Long before she developed a nesting instinct, boxes entered her life when a suitor presented her with a jewelry box in Chinese lacquer that, when opened, tinkled music while a ballerina twirled.

The Valentine’s Day gift was eventually followed by other boxes after Nelia, married now to the giver, lawyer Julius Neri, traveled to the World’s Fair in Knoxville in 1982.

Unlike his inveterate shopper of a spouse, Julius was a typical husband in that he wanted to indulge his wife but desired to get the shopping ordeal quickly done with. He invited her to buy anything she wanted, on one condition: Nelia had to find a way to ship back her purchases.

This logistical snarl turned out to be a minor bump when she discovered souvenir boxes were not only charming and plentiful, but handy collectibles.

This began a fancy that assembles, from A to Z, all the countries the couple has visited: Australia, Africa, Bali, Burma, Cambodia, China, Egypt, England, France, Germany, Greece, Hong Kong, India, Indonesia, Japan, Mexico, Russia, Spain, Switzerland, Thailand, Turkey, U.S., Vietnam, and the Philippines, of course.
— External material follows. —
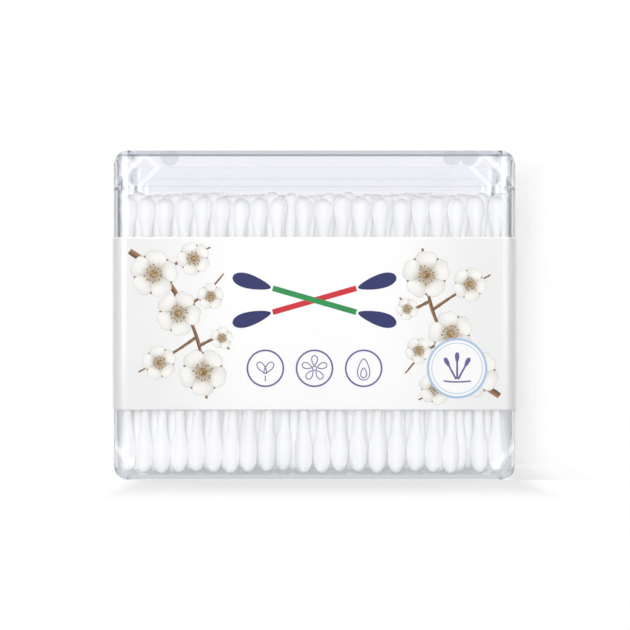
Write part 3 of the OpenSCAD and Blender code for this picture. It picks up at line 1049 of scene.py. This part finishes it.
def drop(centre, length, width, turn, count=40):
    """Outline of a cotton head in profile, with its neck at the start of its length."""
    outline = []
    for t, rise in once_round(count):
        half = width / 2 * math.sin(t) * (0.5 + 0.5 * rise) ** 1.1
        outline.append((rise * length - length / 2, half))
    return turned(outline, centre, turn)


def round_place(node):
    """The middle of a CAD node as x and z, and half its height, in mm."""
    low, high = box_mm(node)
    return np.array([(low.x + high.x) / 2, (low.z + high.z) / 2]), (high.z - low.z) / 2


class SWABTUB_OT_emblem(bpy.types.Operator):
    """Prints the crossed swabs, the three thin rings under them and the round badge"""

    bl_idname = "swab_tub.emblem"
    bl_label = "Emblem"

    def emblem(self, settings):
        middle, _ = round_place("print_emblem")
        length, tilt, head = 40, math.radians(16), 9.5
        swabs = ((tilt, "emblem_stick_red", settings.red), (-tilt, "emblem_stick_green", settings.green))
        heads = Inlay()
        for number, (turn, name, colour) in enumerate(swabs):
            way = toward(turn)
            stick_print = Inlay()
            line = [middle + way * t for t in np.linspace(-1, 1, 9) * (length / 2 - head + 1)]
            stick_print.strip(line, [1.5] * 9, EMBLEM_LAYER + EMBLEM_STEP * number)
            stick_print.print_as(name, ink(name, colour), "navy_ink")
            for end in (-1, 1):
                centre = middle + way * end * (length / 2 - head / 2 + 2)
                outline = drop(centre, head + 1, 5, turn + (end < 0) * math.pi)
                heads.plate(outline, HEAD_LAYER, centre, turn, head, rim=0.9)
        heads.print_as("print_emblem_inked", ink("navy_print", settings.navy), "navy_ink", "print_emblem")

    def sprout(self, marks, centre):
        """Two leaves over a short stem."""
        for turn in (50, 130):
            angle = math.radians(turn)
            leaf = centre + toward(angle) * 1.3 - np.array([0, 0.9])
            marks.band(drop(leaf, 3.6, 2.2, angle), THIN_LINE, MARK_LAYER)
        stem = [centre + np.array([0, t]) for t in (-3.4, -2.6, -1.9)]
        marks.strip(stem, [THIN_LINE] * 3, MARK_LAYER + MARK_STEP)

    def flower(self, marks, centre):
        """Open petals round a small ring."""
        for k in range(PETALS):
            angle = math.radians(90 + k * 360 / PETALS)
            marks.band(drop(centre + toward(angle) * 2.1, 2.5, 2.0, angle), THIN_LINE, MARK_LAYER)
        marks.band(circle(centre, 0.55, 24), THIN_LINE, MARK_LAYER + MARK_STEP)

    def drops(self, marks, centre):
        """A small drop in a larger one."""
        for down, length, width, layer in (
            (0.3, 5.6, 4.2, MARK_LAYER),
            (1.2, 2.6, 2.0, MARK_LAYER + MARK_STEP),
        ):
            outline = drop(centre - np.array([0, down]), length, width, math.radians(-90))
            marks.band(outline, THIN_LINE, layer)

    def rings(self, settings):
        low, high = box_mm("print_marks")
        middle, radius = round_place("print_marks")
        marks = Inlay()
        for x, motif in (
            (low.x + radius, self.sprout),
            (0.0, self.flower),
            (high.x - radius, self.drops),
        ):
            centre = np.array([x, middle[1]])
            marks.band(circle(centre, radius - 0.25, 72), 0.45, MARK_LAYER)
            motif(marks, centre)
        violet = ink("violet_print", settings.violet)
        marks.print_as("print_marks_inked", violet, "violet_ink", "print_marks")

    def badge(self, settings):
        centre, radius = round_place("print_badge")
        disc, ring, motif = Inlay(), Inlay(), Inlay()
        disc.plate(circle(centre, radius, 96), BADGE_LAYER, centre, 0, radius)
        white = ink("badge_white", shade(settings.paper_colour, 0.975), 0.01)
        disc.print_as("badge_ground", white, "badge_ink")
        for inside, width in ((0.3, 0.6), (1.3, 0.18)):
            ring.band(circle(centre, radius - inside, 96), width, BADGE_INK_LAYER)
        ring.print_as("print_badge_inked", ink("sky_print", settings.sky), "badge_ink", "print_badge")
        foot = centre + np.array([0, -3.4])
        for turn, reach in ((62, 6.6), (90, 7.2), (118, 6.6)):
            angle = math.radians(turn)
            way = toward(angle)
            line = [foot + way * t for t in np.linspace(0.6, reach - 1.6, 5)]
            motif.strip(line, [0.5] * 5, BADGE_INK_LAYER - LAYER_STEP)
            outline = drop(foot + way * (reach - 1), 2.9, 1.5, angle)
            motif.plate(outline, BADGE_INK_LAYER, foot + way * reach, angle, 1.5)
        ground = [centre + np.array([x, -3.6 + 0.02 * x * x]) for x in np.linspace(-3.6, 3.6, 9)]
        motif.strip(ground, [0.4] * 9, BADGE_INK_LAYER + LAYER_STEP)
        motif.print_as("badge_motif", ink("badge_violet_print", settings.violet), "violet_ink")

    def execute(self, context):
        settings = look()
        self.emblem(settings)
        self.rings(settings)
        self.badge(settings)
        return {"FINISHED"}


class SWABTUB_PT_sidebar(bpy.types.Panel):
    """Lists the steps that finish the tub"""

    bl_idname = "SWABTUB_PT_sidebar"
    bl_label = "Swab Tub"
    bl_space_type = "VIEW_3D"
    bl_region_type = "UI"
    bl_category = "Swab Tub"

    def draw(self, context):
        column = self.layout.column()
        for step in STEPS:
            column.operator(step.bl_idname)
        for name in SwabTubLook.__annotations__:
            column.prop(look(), name)


STEPS = (
    SWABTUB_OT_stage,
    SWABTUB_OT_clear_box,
    SWABTUB_OT_swabs,
    SWABTUB_OT_label,
    SWABTUB_OT_sprigs,
    SWABTUB_OT_emblem,
)
CLASSES = (SwabTubLook, *STEPS, SWABTUB_PT_sidebar)


def register():
    for cls in CLASSES:
        bpy.utils.register_class(cls)
    bpy.types.Scene.swab_tub_look = PointerProperty(type=SwabTubLook)


def unregister():
    del bpy.types.Scene.swab_tub_look
    for cls in reversed(CLASSES):
        bpy.utils.unregister_class(cls)


def main():
    register()
    for step in STEPS:
        group, call = step.bl_idname.split(".")
        getattr(getattr(bpy.ops, group), call)()


if __name__ == "__main__":
    main()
Met by displays of boxes starting at the foyer and then spilling over to the family room, sala, dining room, music room and lanai, visitors will notice that the most prosaic boxes are the American-made souvenirs while Asian nations can boast of the most artistic, most intricate, and most valuable containers.

While boxes usually serve only to set off or hold an object deemed more valuable than its setting, this collection focuses the spotlight on the artistry, patience and skill artisans put into carving, painting or embellishing containers that are works of art in itself.

The most outstanding in the collection showcases the ancient Chinese method of cloisonné, which makes the enamel glow like rippling silk. Some of the Japanese boxes display gold and silver engravings, which demonstrate the traditional craft of choking once used to decorate the armament of Samurai warriors.

Nelia points to a tiny hand-painted box created by a Vladivostok folk artist as the most expensive in the lot.

Aside from different kinds of wood, from plain to the delicately scented camphor, the boxes are wrought from crystal, silver, stone, ceramic, reeds, leather, beads, wrought iron, pewter and even cork.

The most unusually shaped must be the box masquerading as a baby grand piano, from Pisa, Italy.

Indulging Nelia’s penchant, family and friends have made her collection grow through the years. Younger sister Elma, an educator based in Bangkok, brings her a memento of each place visited every time she goes on study tours. The biggest box in the collection, unforgettable in Chinese lacquer, was hand-carried by this persevering sibling past many checkout counters before it reached Nelia in Cebu.

No wonder for Nelia, it’s not the contents but the box that counts.